Having paced their run chase to perfection to reach 40 last week, the Village were confident of making the 72 required to preserve their 100% record.  Golden Boy came steaming in, intent to wreaking maximum damage and Dayer treated him with contempt, swatting him to the fence.  The Guru, intent on making more runs than he let through his legs in the field, played the role of junior partner as Dayer, emboldened by The Skip’s request to ‘win it before it pisses down’ got on with it.  Golden Boy fizzled out, Helmet boy bowled pies, Nigel’s fag bowled ok and All-the-Gear-and-no-Idea steamed in from the boundary and then bowled massive long hops which were flayed to all parts.  Highlight of the batting effort was the Guru hitting a classic cover drive for four to where The Skip was standing behind the boundary, until he fell backwards in slow motion over a bag in true Charlie Chaplin fashion.   Derision was also heaped on a fielder who walked over the boundary before throwing the ball back and didn’t signal that it was a 4.  Totally coincidentally, he was the umpire in the ‘girl’ incident.
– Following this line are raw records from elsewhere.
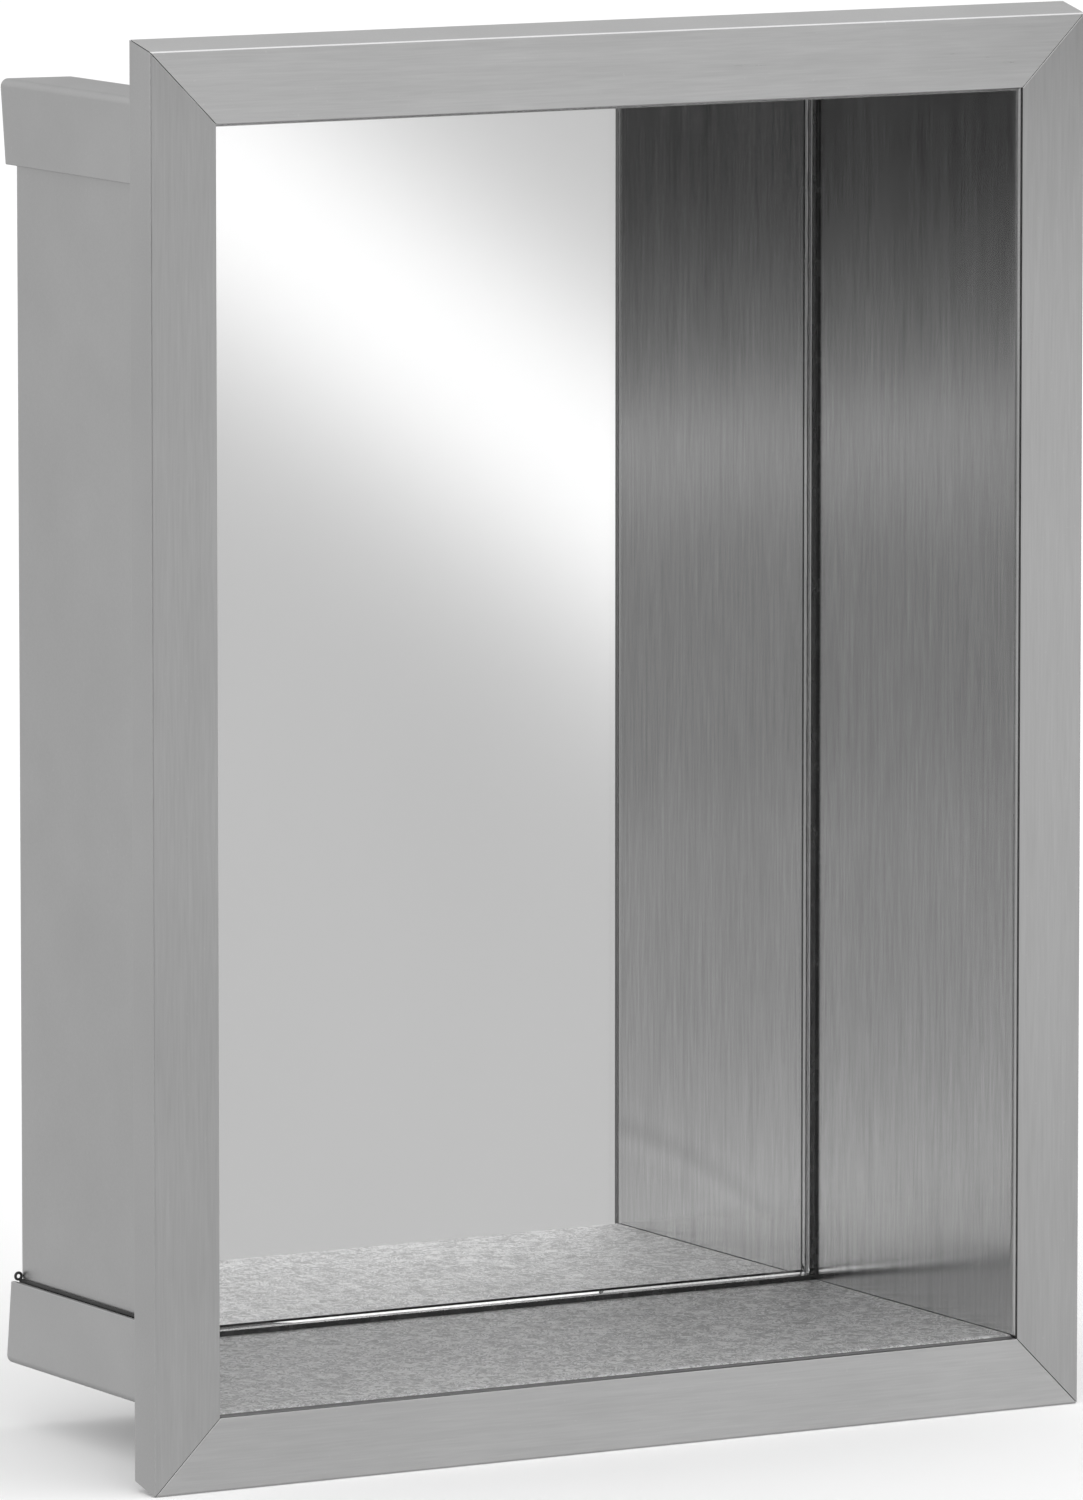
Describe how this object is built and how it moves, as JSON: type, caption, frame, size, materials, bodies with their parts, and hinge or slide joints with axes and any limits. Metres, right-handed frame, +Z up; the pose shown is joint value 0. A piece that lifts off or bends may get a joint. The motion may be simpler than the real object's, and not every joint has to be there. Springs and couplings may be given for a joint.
{
  "type": "medicine cabinet with mirror",
  "caption": "Open recessed steel wall niche with a mirror for its back wall, a mitred flat face frame and L-shaped corner angles outside.",
  "frame": {"origin": "centre of the bounding box in plan, at the lowest point of the face frame", "axes": "+X to the right across the opening, +Y from the face into the wall, +Z up"},
  "size_m": [0.3, 0.1214, 0.4026],
  "materials": {
    "frame_steel_across": "satin stainless steel, fine grain running across",
    "frame_steel_upright": "satin stainless steel, fine grain running up and down",
    "wall_steel": "brushed stainless steel, grain running up and down",
    "floor_steel": "random orbital scratched stainless steel",
    "angle_steel": "matt stainless steel",
    "plain_sheet": "mill finish stainless sheet",
    "mirror": "silver coating on the back of the glass",
    "clear_glass": "clear glass with a ground bevel",
    "black_rubber": "black rubber",
    "grey_foam": "closed cell foam",
    "bright_fixings": "plain stainless fixings"
  },
  "bodies": {
    "root": {"back_cover": "plain_sheet", "back_cover_rivets": "bright_fixings", "ceiling_bonding_tapes": "grey_foam", "ceiling_panel": "wall_steel", "corner_angle_bottom_left": "angle_steel", "corner_angle_bottom_right": "angle_steel", "corner_angle_top_left": "angle_steel", "corner_angle_top_right": "angle_steel", "corner_key_bottom_left": "plain_sheet", "corner_key_bottom_right": "plain_sheet", "corner_key_top_left": "plain_sheet", "corner_key_top_right": "plain_sheet", "flange_nuts": "bright_fixings", "floor_bonding_tapes": "grey_foam", "floor_panel": "floor_steel", "frame_bottom_rail": "frame_steel_across", "frame_left_rail": "frame_steel_upright", "frame_right_rail": "frame_steel_upright", "frame_studs": "bright_fixings", "frame_top_rail": "frame_steel_across", "left_seam_seal": "black_rubber", "left_side_panel": "wall_steel", "mirror_gasket": "black_rubber", "mirror_glass": "clear_glass", "mirror_pad": "grey_foam", "mirror_silver": "mirror", "right_seam_seal": "black_rubber", "right_side_panel": "wall_steel", "side_bonding_tapes": "grey_foam"}
  },
  "joints": []
}
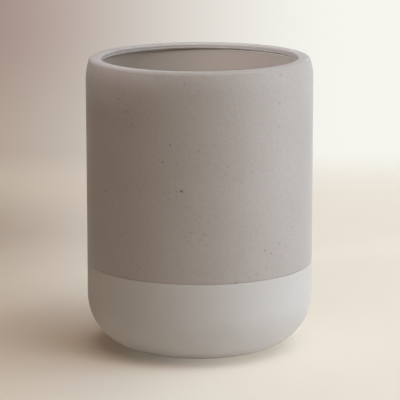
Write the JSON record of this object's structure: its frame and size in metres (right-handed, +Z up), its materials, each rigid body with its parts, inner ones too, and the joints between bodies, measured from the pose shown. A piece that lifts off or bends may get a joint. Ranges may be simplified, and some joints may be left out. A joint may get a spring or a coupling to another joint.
{
  "type": "open bathroom canister",
  "caption": "Open cylindrical stoneware canister for a vanity, with a soft shoulder, a small inward lip, speckled glaze above a matte base band, and soft foot pads.",
  "frame": {"origin": "on the table under the middle of the pot, in the plane of the pads' undersides", "axes": "+Z up along the pot's axis and out of its mouth; the pot is round, so X and Y only place the pads, which lie on the diagonals between them"},
  "size_m": [0.1, 0.1, 0.1298],
  "materials": {
    "fired_clay": "bare fired stoneware, matte",
    "speckled_glaze": "satin warm grey glaze with fine dark iron specks",
    "matte_slip": "smooth matte pale grey slip",
    "liner_glaze": "plain satin pale grey glaze",
    "soft_pad": "clear soft silicone"
  },
  "bodies": {
    "root": {"clay_body": "fired_clay", "speckled_glaze": "speckled_glaze", "base_slip": "matte_slip", "liner_glaze": "liner_glaze", "foot_pad_1": "soft_pad", "foot_pad_2": "soft_pad", "foot_pad_3": "soft_pad", "foot_pad_4": "soft_pad"}
  },
  "joints": []
}
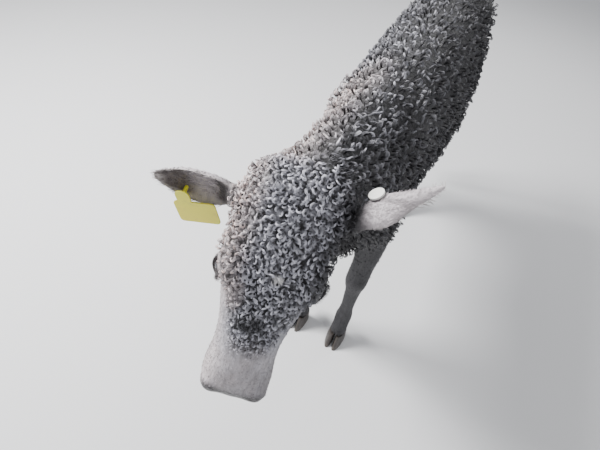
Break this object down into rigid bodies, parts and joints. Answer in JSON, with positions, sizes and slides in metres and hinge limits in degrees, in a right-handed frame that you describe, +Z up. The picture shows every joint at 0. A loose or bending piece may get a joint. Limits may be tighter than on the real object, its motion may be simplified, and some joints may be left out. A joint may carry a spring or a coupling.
{
  "type": "bull",
  "caption": "Young hornless bull with a curly coat standing with its head lowered, hooves flat on the floor, ears out to the sides, a tag in each ear.",
  "frame": {"origin": "on the floor, under the middle of the whole model's box", "axes": "+X to the animal's left, +Y towards its tail (it faces -Y), +Z up"},
  "size_m": [0.3868, 1.5138, 0.9438],
  "materials": {
    "coat": "black curly hair with grey-white highlights, short and smooth on face and legs",
    "ear_hair": "short grey-brown hair, darker inside the cup",
    "eye": "wet dark eyeball",
    "hoof": "dark horn with growth rings",
    "tag": "yellow flexible plastic, bare"
  },
  "bodies": {
    "root": {"torso": "coat", "neck": "coat", "head": "coat", "tail": "coat", "foreleg_left": "coat", "foreleg_right": "coat", "hindleg_left": "coat", "hindleg_right": "coat", "ear_left": "ear_hair", "ear_right": "ear_hair", "eye_left": "eye", "eye_right": "eye", "tag_left": "tag", "tag_right": "tag", "claw_front_left_outer": "hoof", "claw_front_left_inner": "hoof", "claw_front_right_outer": "hoof", "claw_front_right_inner": "hoof", "claw_rear_left_outer": "hoof", "claw_rear_left_inner": "hoof", "claw_rear_right_outer": "hoof", "claw_rear_right_inner": "hoof"}
  },
  "joints": []
}
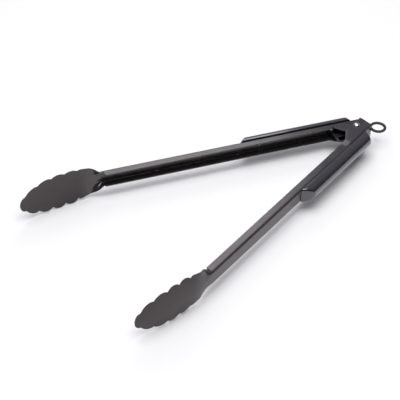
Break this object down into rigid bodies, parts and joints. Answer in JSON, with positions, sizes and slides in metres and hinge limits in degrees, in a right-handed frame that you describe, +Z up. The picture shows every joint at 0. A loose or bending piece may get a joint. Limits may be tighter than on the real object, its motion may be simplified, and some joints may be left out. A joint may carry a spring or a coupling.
{
  "type": "spring loaded kitchen tongs",
  "caption": "Spring loaded kitchen tongs with folded steel arms, scalloped heads, soft half round grips, and a pull ring that locks them closed.",
  "frame": {"origin": "middle of the bounding box in plan, on the surface the tongs lie on", "axes": "+X from the heads to the pull ring, +Y from the near arm to the far arm, +Z up along the pivot axis"},
  "size_m": [0.4222, 0.218, 0.0456],
  "materials": {
    "coated_steel": "dark grey non-stick coating, satin on the arms and matte on the heads",
    "soft_grip": "smooth soft-touch, semi gloss",
    "nylon": "moulded, matte",
    "plain_steel": "polished rivet steel",
    "spring_steel": "bright drawn wire",
    "ring_plastic": "moulded, low gloss"
  },
  "bodies": {
    "far_side": {"far_arm": "coated_steel", "far_grip": "soft_grip", "far_grip_carrier": "nylon", "far_grip_rivet_front": "coated_steel", "far_grip_rivet_rear": "plain_steel", "pivot_rivet": "plain_steel", "pivot_sleeve": "plain_steel", "spring_spool": "nylon", "lower_spacer": "nylon", "tail_washer": "plain_steel", "torsion_spring": "spring_steel"},
    "near_side": {"near_arm": "coated_steel", "near_grip": "soft_grip", "near_grip_carrier": "nylon", "near_grip_rivet_front": "coated_steel", "near_grip_rivet_rear": "plain_steel"},
    "lock": {"lock_slide": "coated_steel", "pull_ring": "ring_plastic"}
  },
  "joints": [
    {"name": "arm_pivot", "type": "hinge", "parent": "far_side", "child": "near_side", "pos_m": [0.17405, 0, 0.02281], "axis": [0, 0, -1], "range_deg": [0, 30.6], "stiffness_Nm_per_rad": 0.3, "springref_deg": -28.65, "deforming": ["torsion_spring"]},
    {"name": "lock_pull", "type": "slide", "parent": "far_side", "child": "lock", "axis": [0.9573, -0.289, 0], "range_m": [0, 0.008]}
  ]
}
The Village cantered to 72 for 0 off 10 overs to win by 10 wickets.   There are 5 other teams in this division aside from the Mighty Village and 4 of them have now been dispatched.  The next in line are Knowle Village so we have a bit of a Village battle on the cards.  Sadly, Jonjo’s opponent was not waiting behind the changing rooms at the end but JJ knows he’s up in front of the Village disciplinary committee (Mackem Rob) in a few weeks.  Can you imagine…”How do you plead you Guilty Ginger Bastard?”…
Onwards and upwards and Come on the Village and the final words go to the Hoobard who when asked if he’d exorcised some demons out there, just replied…. “Bastards”.
Billy Shite
Daily Sporting Arse
Hoglands Refuge for the Lost and Bewildered.